The Legend of Zelda: Breath of the Wild portrays Zelda in a very different light compared to the rest of the series, including events that lead to her questioning her very identity. Generally speaking, in previous games, Zelda was hopeful, wise (she does bear the Triforce of Wisdom, after all), and, despite constantly getting kidnapped, could put up a fight. Her character from game to game was fairly predictable.
As you uncover the backstory through discovered memories, Zelda’s identity is slowly found. Of course, she’s the princess of Hyrule – that’s a given. However, the king and the people around her place an incredible burden on her because of a prophecy that make Zelda and Link the saviors of Hyrule.
The first problem Zelda faces is she has no power. Despite visiting various shrines across Hyrule and offering countless prayers, nothing happens and she remains powerless. Because of this, she questions her role in the prophecy, her role in the kingdom, and to a certain extent, her identity.
The second problem is the king and his expectations. He fully expects her to fulfill the prophecy without any regard for herself. Due to his attitude and treatment of Zelda, he pushes her into an anxiety ridden state where she’s constantly pushed to her personal limits – emotionally, mentally, and physically.
The third problem is her own attitude, perceptions, and lack of understanding. While she desperately wants to fulfill the prophecy, she doesn’t quite get that she can’t fulfill it alone. It’s only when Link falls and is knocking on death’s door that Zelda realizes she (and Hyrule) needs Link by her side in order to fulfill the prophecy. The power isn’t hers alone, nor is it Link’s alone.
I get all of this. As someone who is incredibly introspective, I often question myself on a variety of points. Why do I do the things I do? Why do I feel the way I do about certain issues? What am I supposed to be doing? What’s my purpose or calling in life? It all comes down to a single question of identity – who am I?
The more I’ve pondered those questions, talked with others, read others’ accounts of their lives, followed Twitter and Facebook feeds, watched movies, and played a variety of narrative driven games, the more I’ve come to realize this is the question everyone is trying to figure out. Who am I? What’s my identity?
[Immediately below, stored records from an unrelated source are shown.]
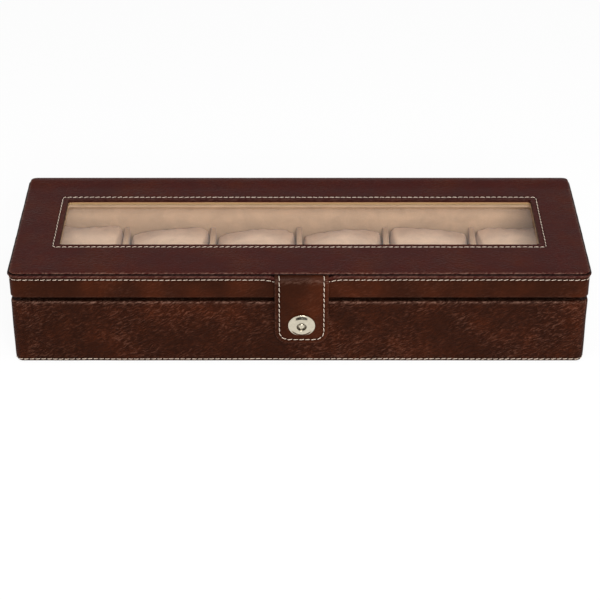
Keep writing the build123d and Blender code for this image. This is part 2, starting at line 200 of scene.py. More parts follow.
class LeatherSettings(bpy.types.PropertyGroup):
    """Leatherette of the case."""

    colour: FloatVectorProperty(
        name="Leather",
        description="Ground colour of the leatherette",
        subtype="COLOR",
        size=3,
        default=linear("2C1207"),
    )
    patch: FloatVectorProperty(
        name="Rubbed patches",
        description="Warmer colour where the finish is rubbed back",
        subtype="COLOR",
        size=3,
        default=linear("451D0B"),
    )
    top: FloatVectorProperty(
        name="Lid top",
        description="Ground colour of the smoother leather on the lid",
        subtype="COLOR",
        size=3,
        default=linear("361410"),
    )
    grain: FloatProperty(
        name="Grain", description="Width of one fold", unit="LENGTH", default=0.85 * MM
    )
    softness: FloatProperty(
        name="Softness",
        description="How far the leather swells and sinks over the boards",
        unit="LENGTH",
        default=0.12 * MM,
    )


class ThreadSettings(bpy.types.PropertyGroup):
    """Topstitching."""

    colour: FloatVectorProperty(
        name="Thread",
        description="Colour of the thread",
        subtype="COLOR",
        size=3,
        default=linear("CDB9A6"),
    )
    pitch: FloatProperty(
        name="Pitch", description="From one needle hole to the next", unit="LENGTH", default=3.4 * MM
    )
    length: FloatProperty(
        name="Stitch", description="Length of thread that shows", unit="LENGTH", default=3.0 * MM
    )
    thickness: FloatProperty(
        name="Thickness", description="Width of the thread", unit="LENGTH", default=0.45 * MM
    )
    window_margin: FloatProperty(
        name="Window margin",
        description="From the window's long edges to their stitches",
        unit="LENGTH",
        default=3.0 * MM,
    )
    window_end_margin: FloatProperty(
        name="Window end margin",
        description="From the window's short edges to their stitches",
        unit="LENGTH",
        default=3.35 * MM,
    )
    tab_margin: FloatProperty(
        name="Tab margin",
        description="From the tab's edge to its stitches",
        unit="LENGTH",
        default=2.65 * MM,
    )
    lid_height: FloatProperty(
        name="Lid row", description="Height of the lid's stitches", unit="LENGTH", default=56.4 * MM
    )
    base_height: FloatProperty(
        name="Base row", description="Height of the base's stitches", unit="LENGTH", default=2.3 * MM
    )


class CushionSettings(bpy.types.PropertyGroup):
    """Suede cushions and lining."""

    colour: FloatVectorProperty(
        name="Cushion",
        description="Colour of the cushions' suede",
        subtype="COLOR",
        size=3,
        default=linear("DCBEA3"),
    )
    lining: FloatVectorProperty(
        name="Lining",
        description="Colour of the lining's suede",
        subtype="COLOR",
        size=3,
        default=linear("C2A487"),
    )
    pressure: FloatProperty(
        name="Filling", description="Pressure that swells a cushion", default=4.0
    )
    frames: IntProperty(name="Steps", description="Steps of the simulation", default=20)
    swell: FloatProperty(
        name="Swell",
        description="Furthest that the filling may push the cloth",
        unit="LENGTH",
        default=4.5 * MM,
    )
    voxel: FloatProperty(
        name="Mesh", description="Size of a cushion's faces", unit="LENGTH", default=2.6 * MM
    )


class SnapSettings(bpy.types.PropertyGroup):
    """Snap and hinges."""

    nickel: FloatVectorProperty(
        name="Nickel",
        description="Colour of the plating",
        subtype="COLOR",
        size=3,
        default=linear("D3CAB6"),
    )


class StageSettings(bpy.types.PropertyGroup):
    """Floor, lamps and camera."""

    floor: FloatVectorProperty(
        name="Floor",
        description="Colour of the floor",
        subtype="COLOR",
        size=3,
        default=linear("FAFAFA"),
    )
    top_lamp: FloatProperty(
        name="Top lamp", description="Soft lamp above", unit="POWER", default=10.5
    )
    front_lamp: FloatProperty(
        name="Front lamp", description="Soft lamp in front", unit="POWER", default=30.0
    )
    ambient: FloatProperty(name="Ambient", description="Light from all round", default=0.22)
    lens: FloatProperty(
        name="Lens", description="Focal length on a 36 mm sensor, in mm", default=111.82
    )


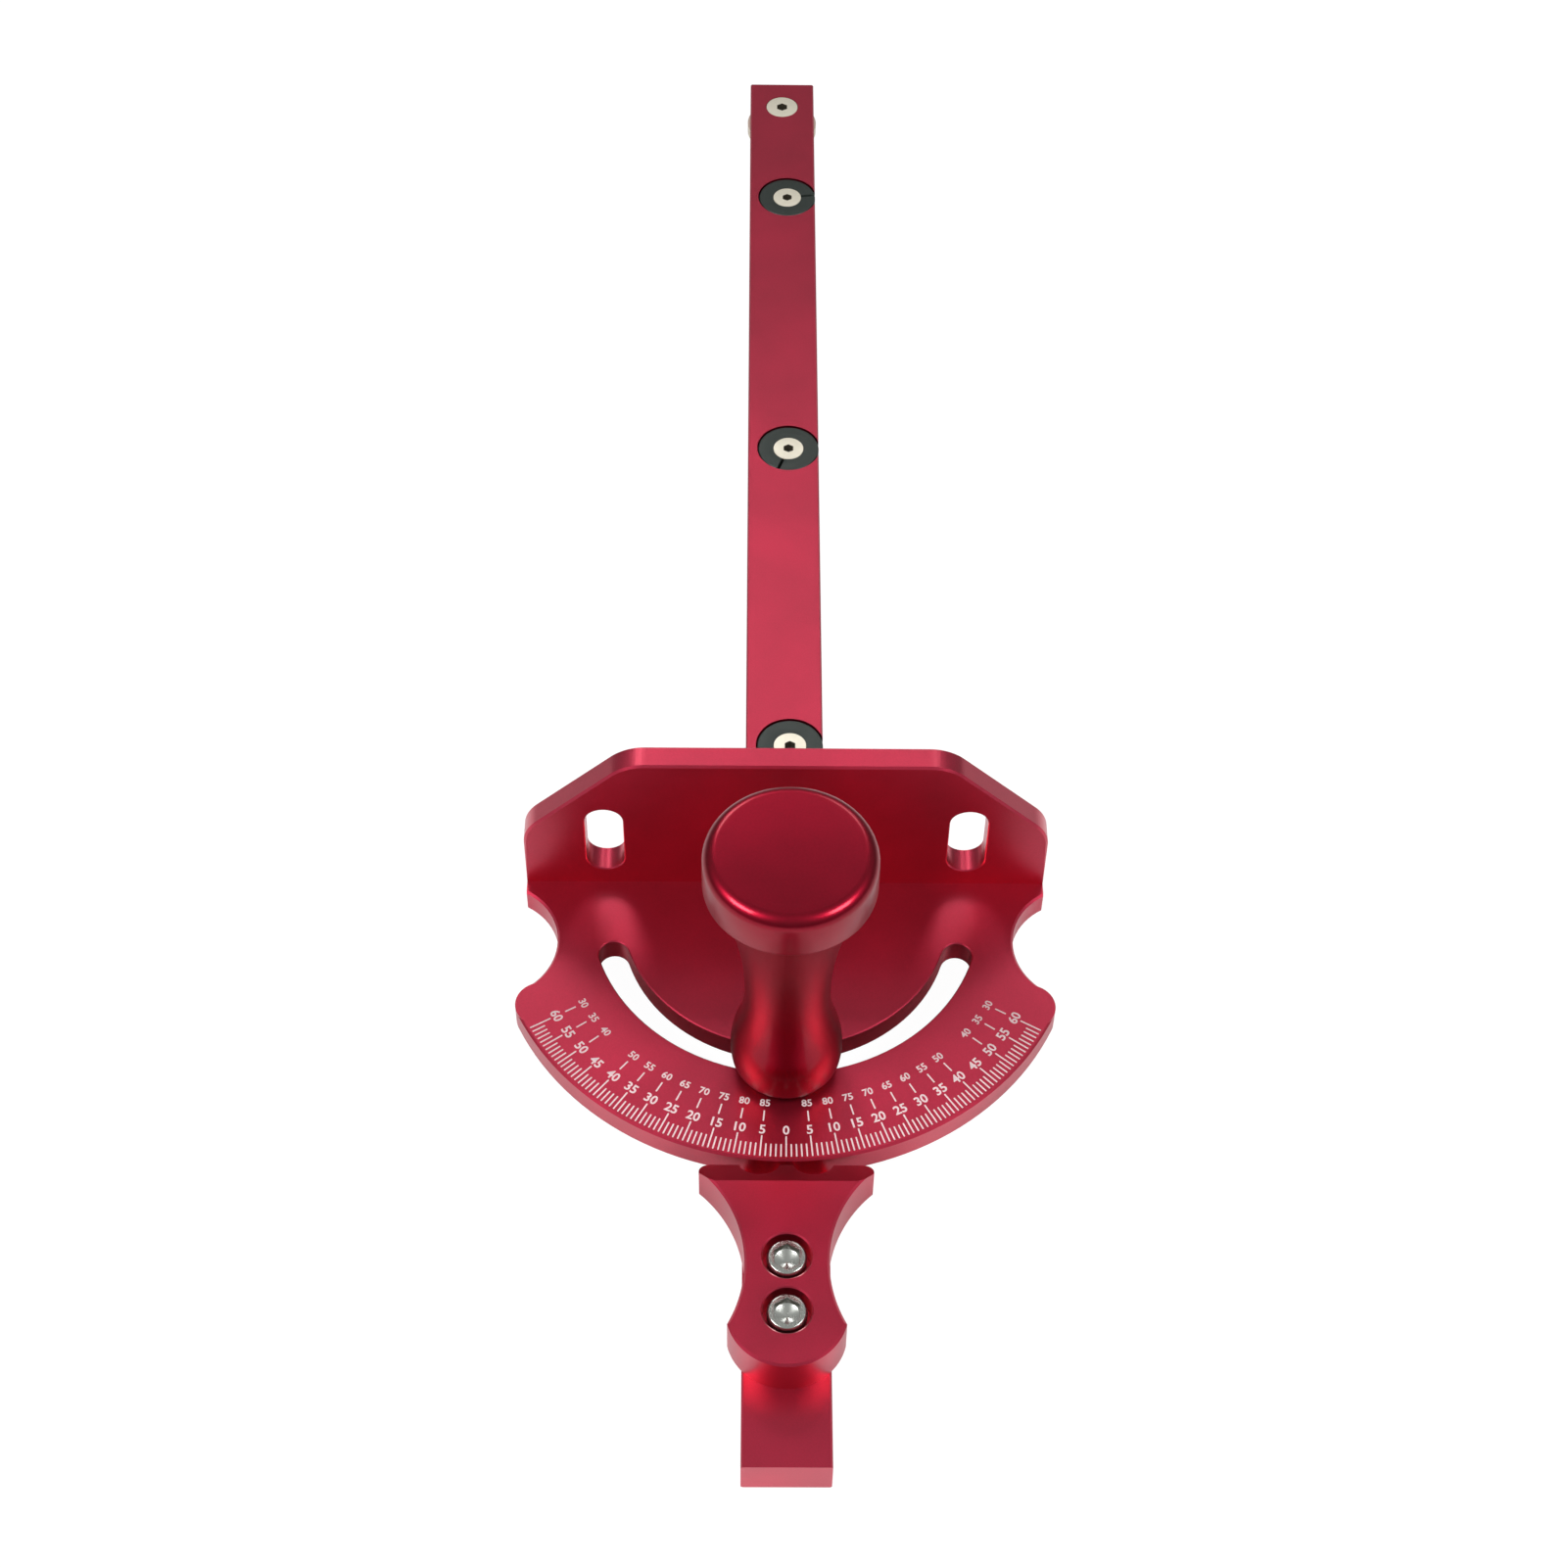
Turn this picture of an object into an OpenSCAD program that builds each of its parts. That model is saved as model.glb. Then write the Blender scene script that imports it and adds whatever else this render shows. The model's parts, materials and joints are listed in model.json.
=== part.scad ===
// Mitre gauge for a 19 mm table slot: a guide bar, a swinging L-shaped head with
// an arc slot, a clamp handle, an index block and three split expansion washers.
// The origin is on the pivot axis at the bar's underside. +Y runs along the bar
// towards its long end, +Z is up.

/* [Bar] */
// Length of the guide bar
bar_len = 450; // [350:5:600]
// Width of the bar, which fits a standard mitre slot
bar_w = 19; // [18:0.05:19.5]
// Height of the bar
bar_h = 9.5; // [9:0.1:12]
// Distance from the pivot to the bar's near end
bar_near = 136.5; // [125:0.5:160]
// Small chamfer along the bar's long edges
bar_break = 0.4; // [0.2:0.1:1]

/* [Head plate] */
// Thickness of the flat plate
plate_t = 6; // [5:0.5:8]
// Radius of the graduated rim
rim_r = 67.5; // [66.5:0.5:68]
// Overall width of the head
head_w = 121; // [119:1:123]
// Radius of the hollow in each side
notch_r = 16; // [14:0.5:17]
// Distance of each hollow's centre from the middle
notch_x = 68.6; // [68:0.1:70]
// Place of each hollow's centre along the bar
notch_y = -9.2; // [-11:0.1:-8]
// Rounding where a hollow runs out into the rim
lobe_r = 5.8; // [4:0.2:6.4]
// Chamfer on the machined edges
edge_break = 0.5; // [0.3:0.1:0.8]

/* [Upright] */
// Thickness of the upright wall
upright_t = 6; // [5:0.5:8]
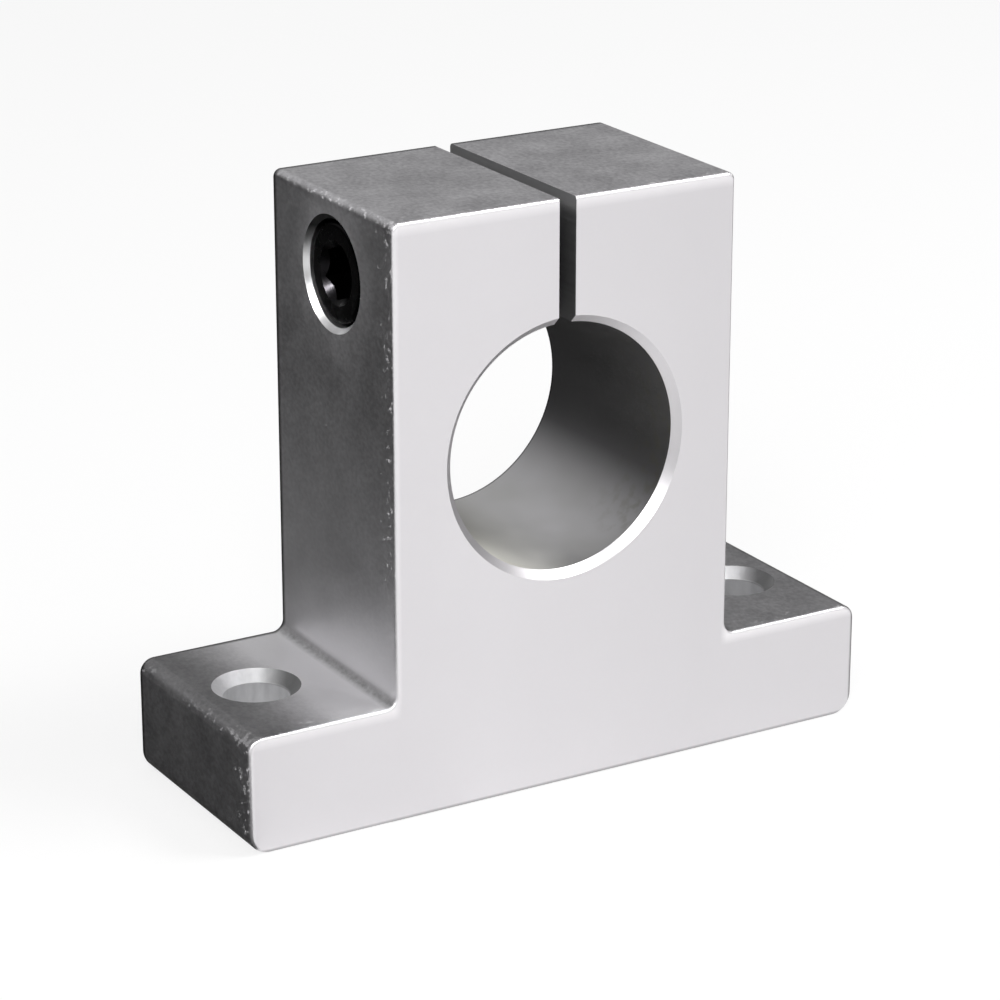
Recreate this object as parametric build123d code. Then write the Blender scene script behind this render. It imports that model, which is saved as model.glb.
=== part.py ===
from build123d import *
import os
from math import cos, isclose, radians, tan

# A clamp block that holds the end of a round shaft above a machine bed. The block is one length of
# aluminium extrusion, an upside-down T, and a socket screw across its slot closes it on the shaft.
# Millimetres. The shaft runs along Y, the foot stands on Z = 0, and the origin is under the middle.

# Shaft seat
bore_diameter = 25.0
bore_chamfer = 0.8
shaft_height = 35.0  # underside of the foot to the middle of the shaft
block_depth = 24.0  # length of extrusion that is cut off
cheek = 6.5  # metal on each side of the bore
slot_width = 1.8

# Foot
foot_thickness = 12.0
bolt_hole_diameter = 6.6
bolt_mouth_chamfer = 1.1
bolt_to_neck = 9.0  # middle of a bolt hole to the side of the neck
bolt_to_end = 7.0  # middle of a bolt hole to the end of the foot

# Corners of the extrusion, and the broken edges of its two sawn faces
neck_top_round = 0.8
foot_top_round = 1.5
foot_bottom_round = 2.2
inner_round = 1.2
edge_break = 0.4

# Clamp screw, M6 by 25 with a hexagon socket
screw_diameter = 6.0
head_diameter = 10.0
head_height = 6.0
head_round = 0.5
neck_fillet = 0.25  # under the head
tip_chamfer = 0.6
socket_width = 5.0  # across the flats of the hexagon
socket_depth = 3.0
socket_flare = 0.3  # how far the mouth's countersink passes the hexagon's corners
socket_point_angle = 30.0  # slope of the socket's pointed floor
socket_turn = 20.0  # how far the hexagon stands turned at rest

# How the screw sits in the block
wall_over_bore = 1.5  # metal between the bore and the screw's hole
wall_over_head = 2.3  # metal between the head's recess and the top of the block
head_sink = 0.5  # face of the head below the side of the neck
tip_setback = 6.5  # tip of the screw short of the far side of the neck
head_clearance = 0.4
shank_clearance = 0.3
thread_clearance = 0.05
recess_chamfer = 0.4
tapped_chamfer = 0.3

# Places that follow from the sizes above
bore_radius = bore_diameter / 2
half_neck = bore_radius + cheek
bolt_x = half_neck + bolt_to_neck
half_foot = bolt_x + bolt_to_end
screw_radius = screw_diameter / 2
head_radius = head_diameter / 2
shank_hole_radius = screw_radius + shank_clearance
recess_radius = head_radius + head_clearance
recess_depth = head_height + head_sink
screw_height = shaft_height + bore_radius + wall_over_bore + shank_hole_radius
block_height = screw_height + recess_radius + wall_over_head
screw_length = 2 * half_neck - recess_depth - tip_setback

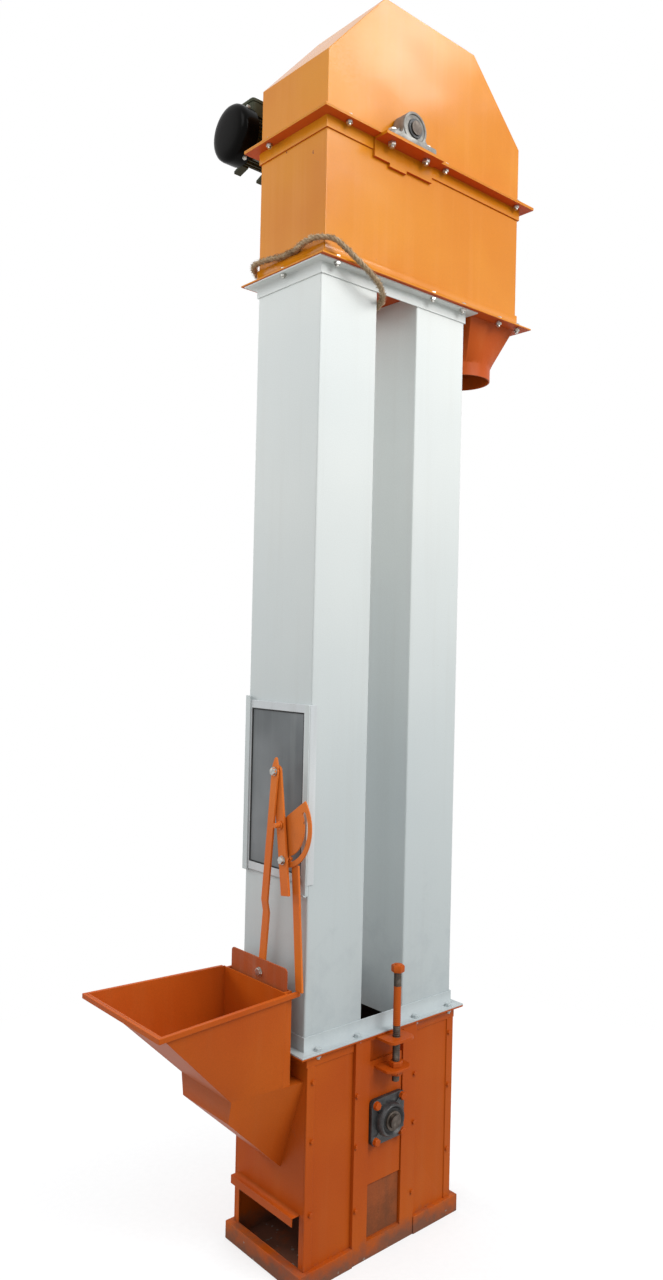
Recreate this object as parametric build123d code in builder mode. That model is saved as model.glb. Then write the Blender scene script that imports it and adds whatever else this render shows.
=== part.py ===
from build123d import *
import os
from math import radians, degrees, sin, cos, tan, atan2, sqrt, pi

# Belt bucket elevator with two casing legs, in millimetres.
# X runs along the machine from the feed hopper to the spout, -Y is the front, Z is up from the ground.
# The origin lies on the ground midway between the legs.

# Sheet and plate thicknesses
sheet = 3
flange_plate = 4
heavy_plate = 8
floor_plate = 4

# Running and fitting clearances
slide_gap = 1.5
slide_face_gap = 0.5
pass_gap = 5
bore_gap = 0.05
pin_gap = 0.3

# Casing legs
leg_inner_x = 73.5
leg_width = 190
leg_half_depth = 127
leg_outer_x = leg_inner_x + leg_width
leg_foot_z = 568
leg_length = 1932
leg_head_z = leg_foot_z + leg_length

# Flange angles on the legs
leg_flange = 27
leg_flange_rise = 40
leg_flange_drop = 32

# Boot box under the legs
boot_half_length = leg_outer_x
boot_side_out = 12
boot_half_depth = leg_half_depth + boot_side_out
boot_flange_drop = 30
corner_strip = 25
corner_strip_thick = 3
skirt_height = 46
skirt_side = 13
skirt_end = 20

# Take-up bays on the front and back of the boot
bay_half_width = 60
guide_width = 50
guide_thick = 10
sill_height = 45
slide_thick = 6
slide_bottom = 186
slide_top = 500
takeup_travel = 50
tail_z = 345

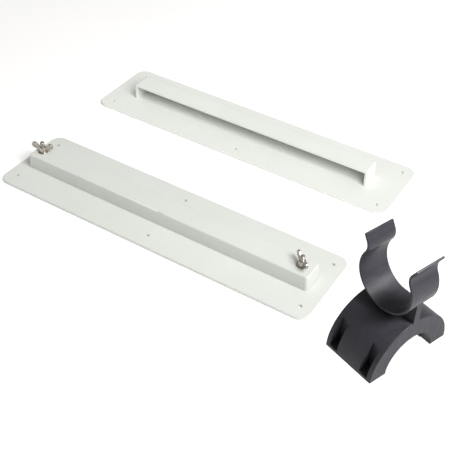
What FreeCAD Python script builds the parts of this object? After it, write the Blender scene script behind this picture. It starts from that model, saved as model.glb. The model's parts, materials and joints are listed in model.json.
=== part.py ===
import FreeCAD, Part
import os
import Sketcher

# Rod holder set: a flanged clamp tray with two wing nuts, a flanged hooded tray and a
# moulded saddle clip whose open C grips a rod. Millimetres and degrees, +Z up.
# The origin is the middle of the clamp tray's underside; +X runs along the trays.

SIZES = {
    # outlines of the two flanged trays, and what they share
    "clamp_tray_length": 400,
    "clamp_tray_depth": 102.5,
    "hooded_tray_length": 403,
    "hooded_tray_depth": 96.5,
    "plate_thick": 3,
    "plate_corner": 12,
    "wall": 2.5,
    "screw_hole": 4.5,
    "screw_pitch_long": 374,
    "screw_pitch_deep": 71,
    # raised box of the clamp tray
    "box_length": 371.5,
    "box_depth": 29.5,
    "box_height": 20,
    "box_shift": -2.25,
    "box_draft": 6,
    "box_corner": 3,
    "box_edge": 1.5,
    # hooded tray, beside the first, and its hood
    "hooded_x": -5,
    "hooded_y": 185.3,
    "hood_length": 330,
    "hood_depth": 27,
    "hood_height": 23,
    "hood_shift": -2,
    "hood_draft": 1.5,
    "hood_edge": 1.5,
    # M5 clamp screws with washers and rounded wing nuts
    "bolt_shift": -4,
    "bolt_place": 172,
    "bolt_radius": 2.5,
    "bolt_length": 16,
    "bolt_hole": 5.5,
    "head_flats": 8,
    "head_height": 3.5,
    "thread_pitch": 0.8,
    "thread_depth": 0.45,
    "thread_length": 14,
    "washer_radius": 6,
    "washer_bore": 2.65,
    "washer_thick": 1,
    "nut_bore": 2.55,
    "nut_foot": 4.4,
    "nut_crown": 3.7,
    "nut_height": 6,
    "wing_thick": 2.3,
    "wing_reach": 13.2,
    "wing_height": 11.3,
    "wing_lobe": 3.7,
    "wing_edge": 0.4,
    "left_nut_turn": 18,
    "right_nut_turn": -40,
    # saddle clip
    "clip_x": 275,
    "clip_y": -26,
    "clip_yaw": 70,
    "saddle_outer": 50,
    "saddle_inner": 29,
    "saddle_depth": 59,
    "saddle_edge": 0.8,
    "land_relief": 1,
    "land_inset": 12,
    "pocket_floor": 36.5,
    "pocket_inset": 4.8,
    "pocket_width": 10,
    "pocket_rim": 3.5,
    "web_thick": 7.2,
    "grip_height": 87,
    "grip_radius": 31.4,
    "band_thick": 2.2,
    "band_width": 34.5,
    "root_angle": 25,
    "root_gap": 0.3,
    "leave_angle": 30,
    "neck_radius": 14,
    "flare_radius": 12,
    "flare_angle": 30,
    "lip_length": 8,
}

BOLT_PLACES = {"left": "Sizes.bolt_shift - Sizes.bolt_place",
               "right": "Sizes.bolt_shift + Sizes.bolt_place"}

# Sketcher's numbers for the sketch axes and for the points of a curve
ORIGIN = -1
ALONG_X = -1
ALONG_Y = -2
START = 1
END = 2
CENTRE = 3

doc = FreeCAD.newDocument("rod_holder_set")
sheet = doc.addObject("Spreadsheet::Sheet", "Sizes")
pieces = []


def fill_sheet():
    """One row for each driving size: its name, and its value under that alias."""
    for row, (alias, value) in enumerate(SIZES.items(), start=1):
        sheet.set("A%d" % row, alias)
        sheet.set("B%d" % row, str(value))
        sheet.setAlias("B%d" % row, alias)
    doc.recompute()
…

Often times, we run into the same issues as Zelda. Not in the sense of a given prophecy, per se, but in the sense that if you don’t make a plan for your life, someone else will. I was a pastor for 7 years because of what someone else thought I should do, rather than it being the call of God. Those 7 years were filled with a lot of doubt and questions about if I was doing the right thing or doing what I was supposed to be doing. I questioned my identity quite often.
I’m a teacher, by God’s gifting and calling, which is something I’ve never doubted. It’s one of the many reasons I write. The pastoral thing wasn’t my calling though – it was someone else’s idea for my life. Someone else made that plan and it sounded right (despite my own questions and doubts), so I just went along with it. The hardest part there is it was close enough to my real gifting and calling that it was easy to mix the two up.
I use my own life and struggles as an example to illustrate the struggles Zelda went through, and more importantly, to let you know that no matter how you question your identity (or when someone else questions it), you’re not alone. This is a common theme in humanity.
Most people spend their entire lives trying to figure out who they are. In a way, we have to. Who we are today isn’t the same as who we were 10 years ago, nor is it who we’ll be in 10 years. Our values change as we grow and learn. How we perceive the world changes as we grow.
As the Bible says, and portrays over and over, we’re created in the image of God. The core of our identity is wrapped up in that statement and who God is – in His characteristics of being loving, compassionate, just, giving, and so on. However, as God is infinitely multifaceted and we aren’t perfect, the rest of our identity is ours to discover over the course of our lives. Those other facets of our identity, such as personal preferences, what brings us joy, what kind of career we’re suited for, etc, are unique to each person. Sure, there are many similarities between people, but no two people are exactly the same.
Here’s the thing to keep in mind. Each part of our identity is only one small part. It’s not the whole of a person. Don’t focus on a person’s failures or the parts you don’t agree with. Ideologies you don’t agree with aren’t the whole identity of another person. Failures don’t define a person’s identity – they are merely the outcome of an action taken or not taken. One act, habit, choice, perception, or value does not make the entirety of a person. Those are a small part of a much greater whole.
Zelda questioned her identity time and again, through failure after perceived failure. It was only in the end, when she realized that her power came from her desire to help and protect others, rather than fulfill some forced duty, that she discovered who she really was and what she was capable of. With that understanding of herself, she was able to save Link, hold Ganon at bay until Link recovered, and defeat Ganon alongside Link.
Don’t be afraid to question yourself – it’s part of the growth process. Don’t be afraid of failures – they don’t define you. Finding your identity is a lifelong journey that won’t come easily or quickly, but it’s worth it. As you discover who you are and what matters to you, your strengths and talents align to who you truly are. In the end, the world will be better for it.